Shostakovich's searing, angst-ridden Eighth was apparently his response to the spiritual chaos of post-blockade Leningrad and the prospect of life under the victorious Stalin of 1943. "If you only knew," he once said of the tortuous transition to the finale, "how much blood that C major cost me." But this is music that sheds blood in order not to turn the earth red. Unlike the Seventh, it's a masterpiece of control and technique; every detail, every linkage, is minutely calculated. To have composed such a brilliant work in six weeks in the middle of a destructive war seems barely credible.

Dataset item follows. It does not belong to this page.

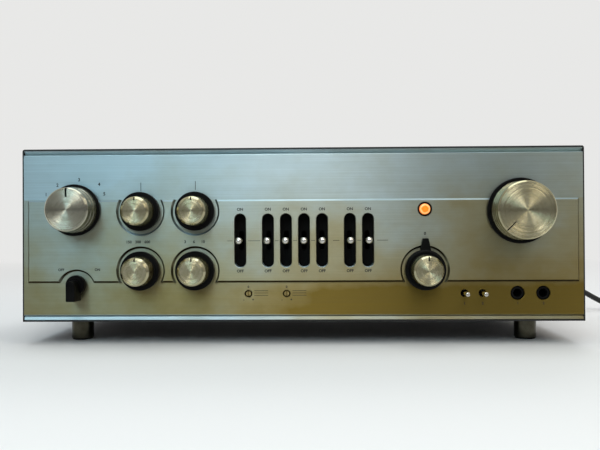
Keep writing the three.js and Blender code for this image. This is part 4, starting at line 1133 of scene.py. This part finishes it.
def socket_plate(node, x, columns):
    """Rows of turned sockets with coloured insulators on one plate"""
    low, high = (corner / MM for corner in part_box(node))
    face = REAR + 2.3
    plate = block("plate", (low.x, REAR + 0.3, low.z), (high.x, face, high.z))
    soften(plate, 0.5)
    through = block("through", (low.x + 4, REAR - 10, low.z + 4), (high.x - 4, REAR + 1, high.z - 4))
    united(plate, through)
    renamed(plate, node + "_plate")
    dress(shade(plate), "board_laminate", node)
    place = (x - (columns - 1) / 2 * SOCKET_STEP, face, FITTINGS_Z - SOCKET_STEP / 2)
    sleeve = [
        (6.2, 0), (6.2, 0.5), (5.7, 0.8), (4.6, 0.8), (4.2, 1.1), (4.2, 5.9), (4, 6.8), (3.75, 7), (3.5, 6.8),
        (3.3, 6.2), (3.3, 1),
    ]
    barrel = turned("barrel", sleeve, place, sides=40)
    heart = [(3.35, 0.9), (3.35, 5.2), (3.1, 5.5), (1.9, 5.5), (1.7, 5.2), (1.7, 1.2)]
    cores = {}
    barrels = []
    first_core = turned("core", heart, place, sides=32)
    for i in range(columns):
        for row, colour in ((0, "red"), (1, "white")):
            shift = (i * SOCKET_STEP, 0, row * SOCKET_STEP)
            barrels.append(copied(barrel, "barrel", shift))
            cores.setdefault(colour, []).append(copied(first_core, "core", shift))
    bpy.data.objects.remove(barrel)
    bpy.data.objects.remove(first_core)
    dress(shade(joined(node + "_barrels", barrels)), "bright_metal")
    for colour, parts in cores.items():
        core = shade(joined(f"{node}_{colour}", parts))
        dress(core, f"{colour}_insulator", slot="black_plastic")
    for letter, side in (("a", low.x + 4.5), ("b", high.x - 4.5)):
        screw = screw_head(f"{node}_screw_{letter}", (side, face, FITTINGS_Z), "Y", 2.2, 1.2)
        dress(shade(screw), "chrome")


def mains_outlets():
    low, high = (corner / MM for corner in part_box("mains_outlets"))
    x, z = OUTLET_X, FITTINGS_Z
    face = REAR + 3.3
    plate = block("plate", (low.x, REAR + 0.3, low.z), (high.x, face, high.z))
    bevel_edges(plate, lambda a, b: abs(a.y - b.y) > 1, 3, 5)
    soften(plate, 0.7, 3)
    through = block("through", (low.x + 4, REAR - 16, low.z + 4), (high.x - 4, REAR + 1, high.z - 4))
    united(plate, through)
    tools = []
    for pair in (-15, 15):
        well = [(0, face + 1), (0, face - 0.9)]
        tools.append(round_slot("well", (22, 26), well, (x + pair, 0, z), sides=48))
        for pin in (-PIN_OFFSET, PIN_OFFSET):
            middle = x + pair + pin
            tools.append(block("slot", (middle - 1, face - 12, z - 4), (middle + 1, face + 2, z + 4)))
    cut(plate, tools)
    renamed(plate, "outlet_plate")
    dress(shade(plate), "black_plastic", "mains_outlets")
    screw = screw_head("outlet_screw", (x, face, z), "Y", 2.4, 1.3)
    dress(shade(screw), "bright_metal")


def knurled(name, x, profile, first, last, depth):
    """A turned piece of the rear panel, with every second face between two places along Y sunk"""
    sides = 48
    piece = turned(name, [(radius, REAR + y) for radius, y in profile], (x, 0, FITTINGS_Z), sides=sides)

    def every_second(place, normal):
        turn = math.atan2(place.z - FITTINGS_Z, place.x - x) / (2 * math.pi)
        return REAR + first < place.y < REAR + last and math.floor(turn * sides) % 2 == 0

    pick(piece, "FACE", every_second)
    bpy.ops.mesh.inset(thickness=0.12 * MM, depth=-depth * MM, use_individual=True)
    leave()
    return piece


def fuse_holder():
    x, z = FUSE_X, FITTINGS_Z
    profile = [(6, -24), (6, 0.2), (7, 0.3), (7, 1.8), (7, 2.2), (7, 2.3), (7, 10.8), (6.4, 11.8), (5, 12)]
    holder = knurled("fuse_cap", x, profile, 3, 10, 0.35)
    cut(holder, [block("slot", (x - 5, REAR + 10.9, z - 0.7), (x + 5, REAR + 14, z + 0.7))])
    dress(shade(holder, 30), "black_plastic", "fuse_holder")


def ground_terminal():
    profile = [
        (2.5, -10), (2.5, 0.3), (3, 0.3), (3, 4), (4.6, 4), (5, 4.4), (5, 9.8), (4.6, 10.6), (3.6, 11),
        (1, 11),
    ]
    post = knurled("ground_post", GROUND_X, profile, 4.6, 9.6, 0.3)
    dress(shade(post, 30), "bright_metal", "ground_terminal")


def feet():
    profile = [
        (9.2, 1.2), (9.6, 1.35), (9.8, 1.7), (9.8, 18.6), (9.5, 19.2), (9.1, 19.4), (9.1, 19.8), (9.5, 20),
        (9.6, 20.7),
    ]
    for end in ("front", "rear"):
        for side in ("left", "right"):
            node = f"foot_{end}_{side}"
            low, high = (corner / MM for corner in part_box(node))
            x, y = (low.x + high.x) / 2, (low.y + high.y) / 2
            foot = turned(node + "_body", profile, (x, y, 0), "Z", 64)
            dress(shade(foot, 30), "nickel", node, slot="bright_metal")
            pad = turned(node + "_pad", [(8.6, 0.02), (9, 0.3), (9, 1.3)], (x, y, 0), "Z", 48)
            dress(shade(pad), "gasket", slot="cord_rubber")


def rear_details():
    """Screws and plain numbers on the rear panel, and screws under the case"""
    places = [(x, z) for x in (-232, 232) for z in (UNDER + 10, TOP - 10)] + [(0, UNDER + 10), (0, TOP - 10)]
    screws = [screw_head("rear_screw", (x, REAR, z), "Y", 2.8, 1.5) for x, z in places]
    dress(shade(joined("rear_screws", screws)), "chrome")
    plane = REAR + 0.02
    parts = []
    for middle, columns, first in ((PHONO_X, PHONO_COLUMNS, 1), (LINE_X, LINE_COLUMNS, 4)):
        for i in range(columns):
            x = middle + ((columns - 1) / 2 - i) * SOCKET_STEP
            parts.append(printed_words(str(i + first), 4, x, REAR_MARKS_Z, plane, -1))
    for x in (OUTLET_X - 15, OUTLET_X + 15):
        parts.append(printed_line((x - 8, REAR_MARKS_Z), (x + 8, REAR_MARKS_Z), 0.5, plane, -1))
    above = REAR_MARKS_Z + 6
    parts.append(printed_line((LINE_X - 64, above), (LINE_X + 64, above), 0.4, plane, -1))
    dress(joined("rear_print", parts), "pale_ink", slot="black_paint")
    under = [(x, y) for x in (-225, 0, 225) for y in (-80, 92)]
    bottom = [screw_head("bottom_screw", (x, y, UNDER), "Z", 2.8, 1.5, -1) for x, y in under]
    dress(shade(joined("bottom_screws", bottom)), "chrome")


case_cover()
socket_plate("phono_sockets", PHONO_X, PHONO_COLUMNS)
socket_plate("line_sockets", LINE_X, LINE_COLUMNS)
mains_outlets()
fuse_holder()
ground_terminal()
feet()
rear_details()

for part in frame["record"]["subparts"]:
    node = frame["nodes"][part["node"]]
    node.data.materials.clear()
    # The lever bank behind the slots is made near-black like the slot mask: painted shade inside the lever
    # slots
    dark_in_slots = part["node"].startswith(("lever_bank", "slot_mask"))
    node.data.materials.append(finishes["gasket" if dark_in_slots else part["material_slot"]])


# Floor, light and background

PALE = tone(0.91, 0.91, 0.905)
LAMP_AIM = Vector((0, 0, 0.1))


def seen_rays(finish, gloss):
    """How much the camera, and through metal and glass the reflections, see of the pale background"""
    path = finish.node("LightPath")
    camera, glossy, through = finish.outputs_of(path, "Is Camera Ray", "Is Glossy Ray", "Is Transmission Ray")
    return camera + glossy * gloss + through


def floor():
    """A pale floor that keeps the object's shadow, looks darker in front to reflections, and runs out
    into the background"""
    clear()
    bpy.ops.mesh.primitive_plane_add(size=24)
    piece = named("floor")
    finish = Finish("floor_paint")
    x, y, z = finish.split(finish.place())
    far = finish.spread((x * x + y * y) ** 0.5, 500, 1700)
    finish.set(Base_Color=tone(0.9, 0.9, 0.895), Roughness=0.9)
    glow = finish.node("Emission", None, {"Color": PALE})
    mirrored = finish.node("LightPath", output="Is Glossy Ray")
    dim = finish.node("Emission", None, {"Color": tone(0.2, 0.2, 0.21)})
    in_front = finish.spread(y, -60, -350, 0, 0.6)
    near = finish.node("MixShader", None, {0: mirrored * in_front, 1: finish.shader_output(), 2: dim})
    share = far * seen_rays(finish, finish.spread(y, -900, 300, 0.04, 1.0))
    both = finish.node("MixShader", None, {0: share, 1: near, 2: glow})
    finish.feed(finish.tree.nodes["Material Output"].inputs["Surface"], both)
    piece.data.materials.append(finish.material)


def lamp(name, place, size, power, colour):
    """A lamp that points at the object's middle"""
    bpy.ops.object.light_add(type="AREA", location=place)
    light = bpy.context.object
    light.name = name
    light.data.shape = "RECTANGLE"
    light.data.size, light.data.size_y = size
    light.data.energy = power
    light.data.color = colour
    light.rotation_euler = (LAMP_AIM - Vector(place)).to_track_quat("-Z", "Y").to_euler()


def studio():
    floor()
    lamp("key", (-0.03, -1.5, 1.3), (0.6, 1.3), 9, (1.0, 0.99, 0.96))
    lamp("window", (-0.6, -1.4, 0.95), (0.7, 0.8), 5.5, (0.55, 0.86, 1.0))
    lamp("overhead", (0, -0.2, 1.9), (1.4, 1.4), 12, (0.9, 0.97, 1.0))
    lamp("room", (1.3, -1.1, 1.2), (0.9, 0.9), 7, (1.0, 0.92, 0.78))
    lamp("behind", (0.4, 1.4, 1.5), (1.4, 0.9), 11, (1.0, 1.0, 1.0))
    scene = bpy.context.scene
    world = bpy.data.worlds.new("studio")
    world.use_nodes = True
    scene.world = world
    finish = Finish("studio", world.node_tree)
    side, depth, height = finish.split(finish.node("TexCoord", output="Generated"))
    dome = finish.mix(finish.spread(height, 0.05, 0.8), (0.12, 0.12, 0.125, 1), (0.5, 0.5, 0.51, 1))
    colour = finish.mix(seen_rays(finish, finish.spread(depth, -0.3, 0.5, 0.06, 1.0)), dome, PALE)
    finish.feed(world.node_tree.nodes["Background"].inputs["Color"], colour)
    scene.view_settings.view_transform = "Standard"


studio()
lead_points[0] * MM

Vassily Sinaisky's rendition, superbly played by the BBC Philharmonic, always seemed conscious of the element of constraint in Shostakovich's manner of screaming. This was not one of those Russian concerts where you have to block your ears; rather, the power was in the pacing and the sense of architecture. The Eighth is like a huge boulder pivoted on one end, never tipping or wobbling, and never risking too much.

The start of the concert was a discreet contribution to tyrant studies in the shape of the prelude to Rimsky-Korsakov's opera The Maid of Pskov. Ivan the Terrible, having slaughtered the citizens of Novgorod, marches on Pskov. The prelude, however, knows nothing of the terror this must have inspired, and perhaps in 1870 such things weren't musically knowable. It took two world wars and three revolutions to turn Russian music into an icon of agony.